Problem to work on
Look through the listing for the word "with". Copy each line that has it.

Data provided

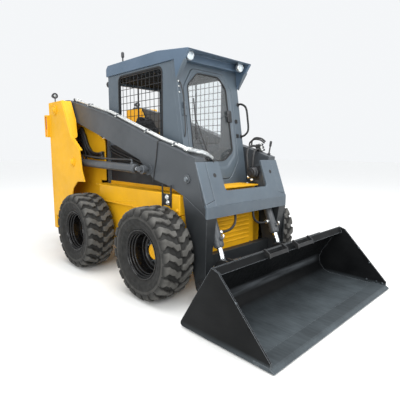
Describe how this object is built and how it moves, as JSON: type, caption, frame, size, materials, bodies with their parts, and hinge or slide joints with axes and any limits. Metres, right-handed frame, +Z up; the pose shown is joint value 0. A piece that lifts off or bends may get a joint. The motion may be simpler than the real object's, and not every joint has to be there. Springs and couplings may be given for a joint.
{
  "type": "skid steer loader",
  "caption": "Compact skid steer loader with an enclosed cab, radial lift arms hinged on tall rear uprights, hydraulic cylinders and a wide dirt bucket on a quick coupler.",
  "frame": {"origin": "centre of the bounding box's footprint, on the ground that the tyres stand on", "axes": "+X forward towards the bucket, +Y to the machine's left, +Z up"},
  "size_m": [3.7432, 1.93, 2.4103],
  "materials": {
    "yellow_paint": "satin machine yellow",
    "grey_paint": "satin slate blue-grey",
    "arm_paint": "satin dark grey",
    "black_paint": "worn satin black",
    "gloss_black_paint": "gloss black",
    "worn_steel": "bare worn steel",
    "chrome": "hard chrome",
    "tyre_rubber": "dusty dark grey",
    "hose_rubber": "matt black",
    "dark_vinyl": "grained vinyl",
    "lamp_white": "lamp lens white",
    "lamp_red": "lamp lens red",
    "clear_glass": "tinted laminated glass"
  },
  "bodies": {
    "chassis": {"main_frame": "yellow_paint", "fender_left": "yellow_paint", "upright_left": "yellow_paint", "fender_right": "yellow_paint", "upright_right": "yellow_paint", "frame_hose": "hose_rubber", "rear_bumper": "yellow_paint", "engine_block": "black_paint", "tail_light_left": "lamp_red", "rear_lamp_left": "lamp_white", "tail_light_right": "lamp_red", "rear_lamp_right": "lamp_white", "cab_side_left": "grey_paint", "cab_screen_left": "black_paint", "front_lamp_left": "lamp_white", "cab_side_right": "grey_paint", "cab_screen_right": "black_paint", "front_lamp_right": "lamp_white", "cab_rear_panel": "grey_paint", "cab_front_frame": "grey_paint", "cab_roof": "grey_paint", "roof_beacon": "black_paint", "grab_handle": "black_paint", "seat_base": "black_paint", "seat_cushion": "dark_vinyl", "seat_back": "dark_vinyl", "lap_bar": "black_paint", "control_left": "black_paint", "control_right": "black_paint"},
    "lift_arms": {"lift_arm_left": "arm_paint", "lift_arm_right": "arm_paint", "arm_cross_plate": "grey_paint", "arm_cross_beam": "arm_paint", "arm_tubes": "worn_steel", "aux_coupler": "worn_steel"},
    "bucket": {"bucket_coupler": "black_paint", "bucket_shell": "black_paint", "cutting_edge": "worn_steel"},
    "door": {"cab_door": "grey_paint", "cab_door_glass": "clear_glass"},
    "engine_lid": {"engine_cover": "yellow_paint"},
    "rear_gate": {"rear_door": "yellow_paint"},
    "wheel_front_left": {"tyre_front_left": "tyre_rubber", "rim_front_left": "gloss_black_paint"},
    "wheel_front_right": {"tyre_front_right": "tyre_rubber", "rim_front_right": "gloss_black_paint"},
    "wheel_rear_left": {"tyre_rear_left": "tyre_rubber", "rim_rear_left": "gloss_black_paint"},
    "wheel_rear_right": {"tyre_rear_right": "tyre_rubber", "rim_rear_right": "gloss_black_paint"},
    "left_lift_barrel": {"lift_barrel_left": "arm_paint"},
    "left_lift_rod": {"lift_rod_left": "chrome"},
    "right_lift_barrel": {"lift_barrel_right": "arm_paint"},
    "right_lift_rod": {"lift_rod_right": "chrome"},
    "left_tilt_barrel": {"tilt_barrel_left": "arm_paint"},
    "left_tilt_rod": {"tilt_rod_left": "chrome"},
    "right_tilt_barrel": {"tilt_barrel_right": "arm_paint"},
    "right_tilt_rod": {"tilt_rod_right": "chrome"}
  },
  "joints": [
    {"name": "arm_lift", "type": "hinge", "parent": "chassis", "child": "lift_arms", "pos_m": [-1.61165, 0, 1.8], "axis": [0, -1, 0], "range_deg": [0, 58]},
    {"name": "bucket_tilt", "type": "hinge", "parent": "lift_arms", "child": "bucket", "pos_m": [0.86335, 0, 0.17], "axis": [0, 1, 0], "range_deg": [-28, 100]},
    {"name": "door_swing", "type": "hinge", "parent": "chassis", "child": "door", "pos_m": [0.55019, -0.375, 0.95914], "axis": [0.1532, 0, -0.9882], "range_deg": [0, 70]},
    {"name": "engine_lid_tilt", "type": "hinge", "parent": "chassis", "child": "engine_lid", "pos_m": [-0.84665, 0, 1.48], "axis": [0, 1, 0], "range_deg": [0, 65]},
    {"name": "rear_gate_swing", "type": "hinge", "parent": "chassis", "child": "rear_gate", "pos_m": [-1.83195, 0.5, 0.9775], "axis": [0, 0, -1], "range_deg": [0, 100]},
    {"name": "wheel_front_left_spin", "type": "hinge", "parent": "chassis", "child": "wheel_front_left", "pos_m": [0.43835, 0.775, 0.41487], "axis": [0, 1, 0], "continuous": true},
    {"name": "wheel_front_right_spin", "type": "hinge", "parent": "chassis", "child": "wheel_front_right", "pos_m": [0.43835, -0.775, 0.41487], "axis": [0, 1, 0], "continuous": true},
    {"name": "wheel_rear_left_spin", "type": "hinge", "parent": "chassis", "child": "wheel_rear_left", "pos_m": [-0.82165, 0.775, 0.41487], "axis": [0, 1, 0], "continuous": true},
    {"name": "wheel_rear_right_spin", "type": "hinge", "parent": "chassis", "child": "wheel_rear_right", "pos_m": [-0.82165, -0.775, 0.41487], "axis": [0, 1, 0], "continuous": true},
    {"name": "left_lift_barrel_swing", "type": "hinge", "parent": "chassis", "child": "left_lift_barrel", "pos_m": [-1.17165, 0.6403, 1.165], "axis": [0, -1, 0], "range_deg": [0, 61]},
    {"name": "left_lift_rod_slide", "type": "slide", "parent": "left_lift_barrel", "child": "left_lift_rod", "axis": [0.9996, 0, -0.0268], "range_m": [0, 0.75]},
    {"name": "left_tilt_barrel_swing", "type": "hinge", "parent": "lift_arms", "child": "left_tilt_barrel", "pos_m": [0.68835, 0.4173, 1.07], "axis": [0, 1, 0], "range_deg": [-1.3, 4.4]},
    {"name": "left_tilt_rod_slide", "type": "slide", "parent": "left_tilt_barrel", "child": "left_tilt_rod", "axis": [0.3712, 0, -0.9286], "range_m": [-0.09, 0.32]},
    {"name": "right_lift_barrel_swing", "type": "hinge", "parent": "chassis", "child": "right_lift_barrel", "pos_m": [-1.17165, -0.6403, 1.165], "axis": [0, -1, 0], "range_deg": [0, 61]},
    {"name": "right_lift_rod_slide", "type": "slide", "parent": "right_lift_barrel", "child": "right_lift_rod", "axis": [0.9996, 0, -0.0268], "range_m": [0, 0.75]},
    {"name": "right_tilt_barrel_swing", "type": "hinge", "parent": "lift_arms", "child": "right_tilt_barrel", "pos_m": [0.68835, -0.4173, 1.07], "axis": [0, 1, 0], "range_deg": [-1.3, 4.4]},
    {"name": "right_tilt_rod_slide", "type": "slide", "parent": "right_tilt_barrel", "child": "right_tilt_rod", "axis": [0.3712, 0, -0.9286], "range_m": [-0.09, 0.32]}
  ],
  "couplings": [
    {"joint": "left_lift_barrel_swing", "follows": "arm_lift", "ratio": 1.0456},
    {"joint": "left_lift_rod_slide", "follows": "arm_lift", "m_per_rad": 0.73621},
    {"joint": "left_tilt_barrel_swing", "follows": "bucket_tilt", "ratio": 0.04306},
    {"joint": "left_tilt_rod_slide", "follows": "bucket_tilt", "m_per_rad": 0.18},
    {"joint": "right_lift_barrel_swing", "follows": "arm_lift", "ratio": 1.0456},
    {"joint": "right_lift_rod_slide", "follows": "arm_lift", "m_per_rad": 0.73621},
    {"joint": "right_tilt_barrel_swing", "follows": "bucket_tilt", "ratio": 0.04306},
    {"joint": "right_tilt_rod_slide", "follows": "bucket_tilt", "m_per_rad": 0.18}
  ]
}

Correct result
Describe how this object is built and how it moves, as JSON: type, caption, frame, size, materials, bodies with their parts, and hinge or slide joints with axes and any limits. Metres, right-handed frame, +Z up; the pose shown is joint value 0. A piece that lifts off or bends may get a joint. The motion may be simpler than the real object's, and not every joint has to be there. Springs and couplings may be given for a joint.
  "caption": "Compact skid steer loader with an enclosed cab, radial lift arms hinged on tall rear uprights, hydraulic cylinders and a wide dirt bucket on a quick coupler.",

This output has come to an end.